Review: We Need to Talk About Kevin

We Need to Talk About Kevin
We Need to Talk About Kevin by Lionel Shriver

My rating: 5 of 5 stars

When I was a sophomore in high school in 1993, I wrote a big preposterous novel that culminated in a school shooting. I’d read The Basketball Diaries, seen Pearl Jam’s (apparently misunderstood) video for “Jeremy,” and read King’s short novel Rage, so it really didn’t seem anything special to me to write something like that. It was angst-ridden wish-fulfillment of the most obvious kind, sick with its own melodramatic self-righteous anger and autobiographical details. By the time I finished it, I hated the main character only slightly more than I hated myself. I vowed to grow up, and when I wrote my next novel I made it about a girl so it would have less of a chance to be about me.

Then came all the real-life school shootings, and I started to feel even worse–superstitiously complicit, or at least guilty of some kind of thought crime. Watching the CNN coverage of Columbine made me sick to my stomach, and part of the reason I felt so horrible was because of the manic glee I’d had writing some of the worst scenes in that idiotic novel.

So when I heard someone had written a well-reviewed book about a high school massacre, I recoiled. There was simply no way anyone could get it right, and, besides, that was my book. If anyone was going to write it, it should’ve been me.

Well, after reading Lionel Shriver’s book, all I can think to say is: I was so wrong. I knew nothing about this subject, and I’ve just been schooled by a master. I’m so grateful someone better than me took this subject on. Shriver gets everything right in this book, and keeping the novel in the point of view of the mother of a teenager who goes on a killing spree in his high school is a masterstroke.

The plot centers around the efforts of Eva Katchadourian, mother of Kevin Katchadourian, nicknamed KK by the press (which recalls both the initials of Kipland Kinkel as well as, yes, disturbingly, my own), who is in jail after murdering nine people, to put together what it all means and why it happened and come to terms with her culpability as the parent of a murderer.

The triumph of this novel is its ability to put you in the mind of a woman tortured and psychologically abused by her own progeny. Reading this as I did after The Psychopath Test, I found myself often making mental checkmarks as Kevin displayed classic sociopathic tendencies. But even so, this is not a book interested in labels or easy answers so much as it’s a book about the mysteries of character, even Eva’s own. Was she abused by her son, or did she abuse her son? There is no objective answer. There was certainly a war between mother and son, but at the same time it could also seem like an agonized love affair. It’s all so disturbing and uncomfortable and compellingly readable.

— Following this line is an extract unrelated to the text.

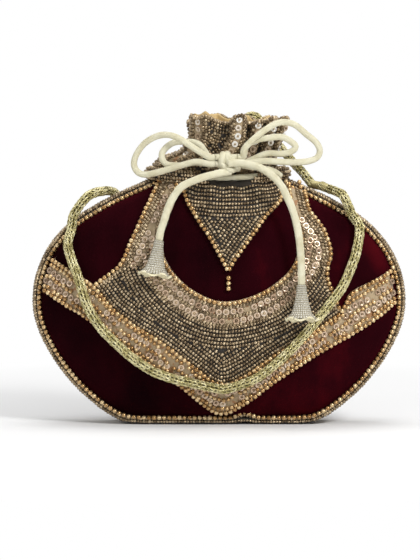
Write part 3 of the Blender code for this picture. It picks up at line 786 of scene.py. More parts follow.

Not to mention Shriver’s wonderful prose style, which is literate and still easy to read. It’s great writing that doesn’t attract attention to itself, which is really tough to do.

One thing I still don’t like is the title, which is just a little too “the more you KNOW” and after-school-special-ish for me. But so it goes.

This is one of the best horror novels about being a parent that’s ever been written.